### Task instructions
Produce the listing below again, exactly as shown.

### Provided data
********************
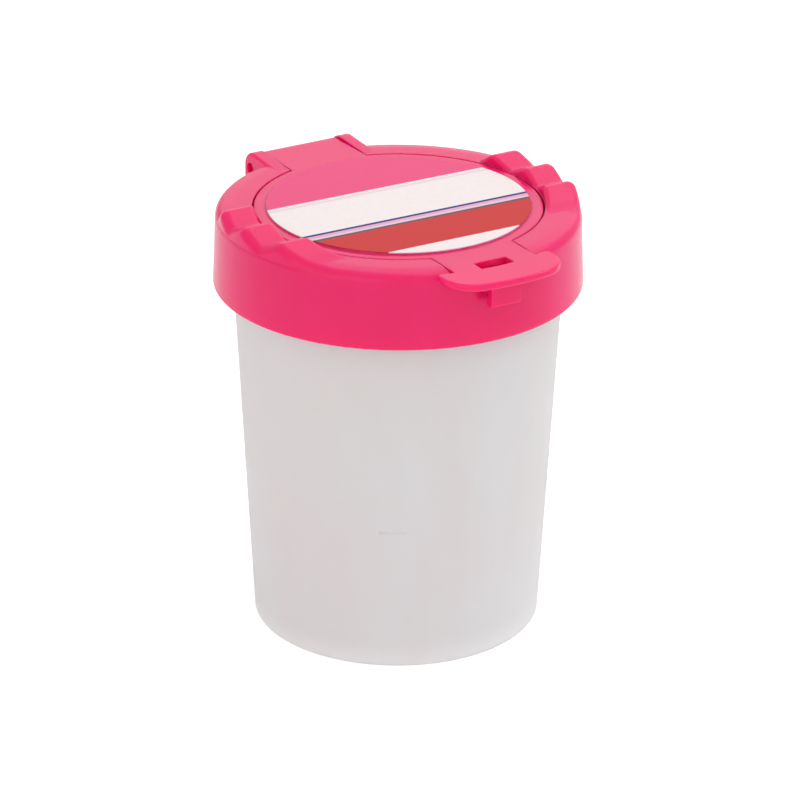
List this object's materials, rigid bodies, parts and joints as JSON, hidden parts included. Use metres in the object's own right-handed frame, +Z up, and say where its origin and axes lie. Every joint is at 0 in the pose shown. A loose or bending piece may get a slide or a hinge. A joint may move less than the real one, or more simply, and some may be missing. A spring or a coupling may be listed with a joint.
{
  "type": "paint cup with lid",
  "caption": "Water cup for brushes: a translucent tumbler with a drip funnel and a screwed-on collar that carries brush rests and a hinged, latching flip cap.",
  "frame": {"origin": "centre of the cup's foot, on the surface that it stands on", "axes": "+Z up through the cup, -Y towards the finger tab at the front, +Y towards the hinge, +X to the right when the tab faces the user"},
  "size_m": [0.0804, 0.094, 0.0982],
  "materials": {
    "frosted_cup": "frosted translucent natural polypropylene",
    "frosted_funnel": "translucent natural polypropylene",
    "soft_seal": "soft off-white sealing rubber",
    "pink_lid": "satin deep pink polypropylene",
    "printed_label": "printed sticker with plain stripes"
  },
  "bodies": {
    "cup": {"cup": "frosted_cup"},
    "funnel_set": {"spill_funnel": "frosted_funnel", "rim_seal": "soft_seal"},
    "collar": {"screw_collar": "pink_lid"},
    "cap": {"flip_cap": "pink_lid", "cap_label": "printed_label"}
  },
  "joints": [
    {"name": "lid_lift", "type": "slide", "parent": "cup", "child": "funnel_set", "axis": [0, 0, 1], "range_m": [0, 0.048]},
    {"name": "collar_turn", "type": "hinge", "parent": "funnel_set", "child": "collar", "pos_m": [0, 0, 0.0872], "axis": [0, 0, 1], "range_deg": [0, 1440]},
    {"name": "cap_hinge", "type": "hinge", "parent": "collar", "child": "cap", "pos_m": [0, 0.0426, 0.0923], "axis": [-1, 0, 0], "range_deg": [0, 150]}
  ],
  "couplings": [
    {"joint": "lid_lift", "follows": "collar_turn", "m_per_rad": 0.0019099}
  ]
}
********************
### Result of this exercise
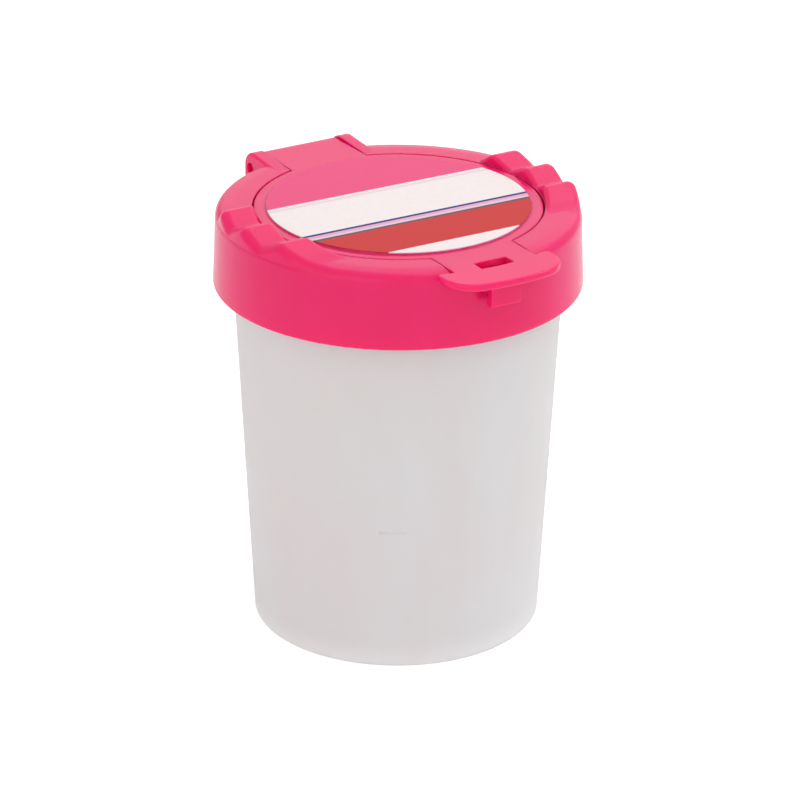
List this object's materials, rigid bodies, parts and joints as JSON, hidden parts included. Use metres in the object's own right-handed frame, +Z up, and say where its origin and axes lie. Every joint is at 0 in the pose shown. A loose or bending piece may get a slide or a hinge. A joint may move less than the real one, or more simply, and some may be missing. A spring or a coupling may be listed with a joint.
{
  "type": "paint cup with lid",
  "caption": "Water cup for brushes: a translucent tumbler with a drip funnel and a screwed-on collar that carries brush rests and a hinged, latching flip cap.",
  "frame": {"origin": "centre of the cup's foot, on the surface that it stands on", "axes": "+Z up through the cup, -Y towards the finger tab at the front, +Y towards the hinge, +X to the right when the tab faces the user"},
  "size_m": [0.0804, 0.094, 0.0982],
  "materials": {
    "frosted_cup": "frosted translucent natural polypropylene",
    "frosted_funnel": "translucent natural polypropylene",
    "soft_seal": "soft off-white sealing rubber",
    "pink_lid": "satin deep pink polypropylene",
    "printed_label": "printed sticker with plain stripes"
  },
  "bodies": {
    "cup": {"cup": "frosted_cup"},
    "funnel_set": {"spill_funnel": "frosted_funnel", "rim_seal": "soft_seal"},
    "collar": {"screw_collar": "pink_lid"},
    "cap": {"flip_cap": "pink_lid", "cap_label": "printed_label"}
  },
  "joints": [
    {"name": "lid_lift", "type": "slide", "parent": "cup", "child": "funnel_set", "axis": [0, 0, 1], "range_m": [0, 0.048]},
    {"name": "collar_turn", "type": "hinge", "parent": "funnel_set", "child": "collar", "pos_m": [0, 0, 0.0872], "axis": [0, 0, 1], "range_deg": [0, 1440]},
    {"name": "cap_hinge", "type": "hinge", "parent": "collar", "child": "cap", "pos_m": [0, 0.0426, 0.0923], "axis": [-1, 0, 0], "range_deg": [0, 150]}
  ],
  "couplings": [
    {"joint": "lid_lift", "follows": "collar_turn", "m_per_rad": 0.0019099}
  ]
}